Icra Principal Economist Aditi Nayar said the rise in global crude petroleum and natural gas prices, as well as the recent depreciation of the Indian Rupee relative to the US dollar, are likely to push up the WPI inflation in April 2018.
“However, the extent of pass through of higher crude oil prices to retail fuel prices, in light of whether the uptick is absorbed by oil marketing companies or cuts in excise/ VAT are instituted by the central or state governments, remains to be seen.

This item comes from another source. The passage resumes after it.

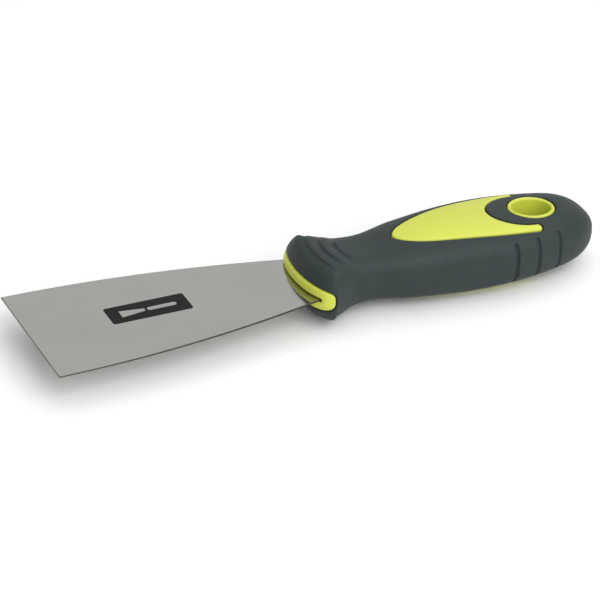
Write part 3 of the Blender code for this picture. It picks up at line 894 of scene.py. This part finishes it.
# ---------------------------------------------------------------- materials
class Look:
    """A material whose shader's inputs are set directly or fed by a few texture nodes."""

    def __init__(self, name, colour, roughness, metallic=0.0, **inputs):
        self.colour = colour
        self.material = bpy.data.materials.new(name)
        self.material.use_nodes = True
        self.tree = self.material.node_tree
        self.shader = self.tree.nodes["Principled BSDF"]
        self.shader.inputs["Base Color"].default_value = (*colour, 1.0)
        self.shader.inputs["Roughness"].default_value = roughness
        self.shader.inputs["Metallic"].default_value = metallic
        for key, value in inputs.items():
            self.shader.inputs[key.replace("_", " ")].default_value = value
        self.place = self.tree.nodes.new("ShaderNodeTexCoord").outputs["Object"]

    def noise(self, scale, stretch=(1, 1, 1), detail=3.0):
        """A noise over the piece's own frame. A larger scale or stretch makes it finer."""
        mapping = self.tree.nodes.new("ShaderNodeMapping")
        mapping.inputs["Scale"].default_value = stretch
        self.tree.links.new(self.place, mapping.inputs["Vector"])
        node = self.tree.nodes.new("ShaderNodeTexNoise")
        node.inputs["Scale"].default_value = scale
        node.inputs["Detail"].default_value = detail
        self.tree.links.new(mapping.outputs["Vector"], node.inputs["Vector"])
        return node.outputs["Fac"]

    def spread(self, source, low, high):
        """Maps a noise's middle range to a range of values."""
        node = self.tree.nodes.new("ShaderNodeMapRange")
        node.inputs["From Min"].default_value = NOISE_LOW
        node.inputs["From Max"].default_value = NOISE_HIGH
        node.inputs["To Min"].default_value = low
        node.inputs["To Max"].default_value = high
        self.tree.links.new(source, node.inputs["Value"])
        return node.outputs["Result"]

    def blend(self, source, first, second):
        """Goes from the first colour to the second as the source goes from 0 to 1."""
        node = self.tree.nodes.new("ShaderNodeMix")
        node.data_type = "RGBA"
        node.inputs["A"].default_value = (*first, 1.0)
        node.inputs["B"].default_value = (*second, 1.0)
        self.tree.links.new(source, node.inputs["Factor"])
        return node.outputs["Result"]

    def tint(self, share, scale, **noise):
        """Lets the colour drift between a darker and a lighter shade."""
        dark = tuple(channel * (1 - share) for channel in self.colour)
        light = tuple(channel * (1 + share) for channel in self.colour)
        drift = self.spread(self.noise(scale, **noise), 0, 1)
        self.tree.links.new(self.blend(drift, dark, light), self.shader.inputs["Base Color"])

    def wear(self, source, low, high):
        """Lets the roughness change between two values."""
        self.tree.links.new(self.spread(source, low, high), self.shader.inputs["Roughness"])

    def bump(self, source, distance, strength, under=None):
        """Roughens the surface by a height in metres, on top of an earlier bump if one is given."""
        node = self.tree.nodes.new("ShaderNodeBump")
        node.inputs["Distance"].default_value = distance
        node.inputs["Strength"].default_value = strength
        self.tree.links.new(source, node.inputs["Height"])
        if under is not None:
            self.tree.links.new(under, node.inputs["Normal"])
        self.tree.links.new(node.outputs["Normal"], self.shader.inputs["Normal"])
        return node.outputs["Normal"]


def rubber():
    """Dull dark grey, with a fine grain."""
    look = Look("grey_soft_plastic", (0.027, 0.037, 0.037), roughness=0.50, Specular_IOR_Level=0.22)
    look.tint(share=0.10, scale=60, detail=5)
    look.wear(look.noise(scale=400), low=0.44, high=0.56)
    grain = look.bump(look.noise(scale=5200, detail=2), distance=0.00002, strength=0.5)
    look.bump(look.noise(scale=900, detail=2), distance=0.00002, strength=0.25, under=grain)
    return look.material


def hard_plastic():
    """Satin yellow-green."""
    look = Look("green_hard_plastic", (0.560, 0.608, 0.066), roughness=0.38)
    look.tint(share=0.035, scale=45, stretch=(0.5, 1, 1), detail=4)
    look.wear(look.noise(scale=300), low=0.33, high=0.45)
    look.bump(look.noise(scale=4200, detail=2), distance=0.000012, strength=0.4)
    return look.material


def steel():
    """Bright steel, brushed across the blade."""
    look = Look("brushed_spring_steel", (0.51, 0.51, 0.485), roughness=0.12, metallic=1.0)
    look.tint(share=0.03, scale=55, detail=6)
    lines = look.noise(scale=60, stretch=(70, 1, 1), detail=6)
    look.wear(lines, low=0.08, high=0.16)
    look.bump(lines, distance=0.000002, strength=0.3)
    return look.material


def cut_edge():
    """Darker, rougher steel where the sheet was cut."""
    look = Look("sheared_steel_edge", (0.075, 0.075, 0.062), roughness=0.45, metallic=1.0)
    look.tint(share=0.25, scale=900, stretch=(3, 3, 1))
    look.bump(look.noise(scale=2500, stretch=(1, 1, 0.15)), distance=0.00001, strength=0.5)
    return look.material


def ink():
    """Dull black print."""
    look = Look("black_print", (0.006, 0.006, 0.007), roughness=0.5, Specular_IOR_Level=0.15)
    look.tint(share=0.35, scale=1500)
    look.wear(look.noise(scale=1500), low=0.42, high=0.58)
    look.bump(look.noise(scale=6000), distance=0.000004, strength=0.5)
    return look.material


# ---------------------------------------------------------------- studio
def make_floor():
    """The pale surface that the knife lies on."""
    bm = bmesh.new()
    corners = [(x * FLOOR_HALF, y * FLOOR_HALF, 0) for x, y in ((-1, -1), (1, -1), (1, 1), (-1, 1))]
    bm.faces.new([bm.verts.new(corner) for corner in corners])
    mesh = bpy.data.meshes.new("floor")
    bm.to_mesh(mesh)
    bm.free()
    floor = bpy.data.objects.new("floor", mesh)
    bpy.context.scene.collection.objects.link(floor)
    mesh.materials.append(Look("pale_floor", (0.90, 0.90, 0.90), roughness=0.9).material)


def softbox(name, place, aim, size, power):
    """A rectangular light at a place, turned towards its aim."""
    light = bpy.data.lights.new(name, "AREA")
    light.shape = "RECTANGLE"
    light.size, light.size_y = size
    light.energy = power
    obj = bpy.data.objects.new(name, light)
    bpy.context.scene.collection.objects.link(obj)
    obj.location = place
    obj.rotation_mode = "QUATERNION"
    obj.rotation_quaternion = (Vector(aim) - Vector(place)).to_track_quat("-Z", "Y")


def make_studio():
    """A white room that is darker on the blade's side, and two softboxes."""
    scene = bpy.context.scene
    world = bpy.data.worlds.new("studio")
    world.use_nodes = True
    back = world.node_tree.nodes["Background"]
    place = world.node_tree.nodes.new("ShaderNodeTexCoord")
    split = world.node_tree.nodes.new("ShaderNodeSeparateXYZ")
    wall = world.node_tree.nodes.new("ShaderNodeMapRange")
    wall.inputs["From Min"].default_value = -1.0
    wall.inputs["To Min"].default_value = WALL_DARK
    wall.inputs["To Max"].default_value = WALL_BRIGHT
    world.node_tree.links.new(place.outputs["Generated"], split.inputs["Vector"])
    world.node_tree.links.new(split.outputs["X"], wall.inputs["Value"])
    world.node_tree.links.new(wall.outputs["Result"], back.inputs["Strength"])
    back.inputs["Color"].default_value = (1.0, 1.0, 1.0, 1.0)
    scene.world = world
    scene.view_settings.view_transform = "Standard"
    softbox("top_light", place=(0.30, 0.00, 0.90), aim=(0, 0, 0), size=(1.4, 1.4), power=4.2)
    softbox("front_light", place=(0.12, -0.88, 0.74), aim=(0.02, 0, 0), size=(1.2, 0.9), power=8.2)


def make_camera():
    """A long lens that looks down on the knife from its front."""
    turn, rise, roll = CAMERA_TURN, CAMERA_RISE, CAMERA_ROLL
    forward = Vector((-math.sin(turn) * math.cos(rise), math.cos(turn) * math.cos(rise), -math.sin(rise)))
    right = Vector((math.cos(turn), math.sin(turn), 0))
    up = right.cross(forward)
    side = math.cos(roll) * right + math.sin(roll) * up
    top = math.cos(roll) * up - math.sin(roll) * right
    data = bpy.data.cameras.new("camera")
    data.lens = CAMERA_LENS
    data.sensor_width = CAMERA_SENSOR
    camera = bpy.data.objects.new("camera", data)
    bpy.context.scene.collection.objects.link(camera)
    axes = Matrix((side, top, -forward)).transposed().to_4x4()
    camera.matrix_world = Matrix.Translation(CAMERA_AIM - CAMERA_DISTANCE * forward) @ axes
    bpy.context.scene.camera = camera


# ---------------------------------------------------------------- assembly
blade = make_blade()
for material in (steel(), cut_edge(), ink()):
    blade.data.materials.append(material)
core = make_core()
cut(core, pocket())
core.data.materials.clear()
core.data.materials.append(hard_plastic())
grip = make_grip()
grip.data.materials.append(rubber())

pieces = (
    (blade, "blade", "spring_steel"),
    (core, "handle_core", "hard_plastic"),
    (grip, "grip_overmould", "soft_grip"),
)
for piece, node, slot in pieces:
    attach(piece, "root")
    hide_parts(node)

make_floor()
make_studio()
make_camera()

We expect the average WPI inflation to rise to around 3.9 per cent in 2018-19 from 2.9 per cent in 2017-18,” Nayar said.
Besides, January WPI inflation has been revised upwards to 3.02 per cent from the provisional estimate of 2.84 per cent.
As per data released last week, retail inflation slipped to a five-month low of 4.28 per cent in March on account of decline in food prices. The RBI takes into account retail inflation while deciding on monetary policy.
In its first monetary policy review for 2018-19, the Reserve Bank earlier this month maintained status quo on interest rate citing inflationary concerns.
It revised downwards forecast for retail inflation to 4.7-5.1 per cent for April-September and 4.4 per cent for October-March.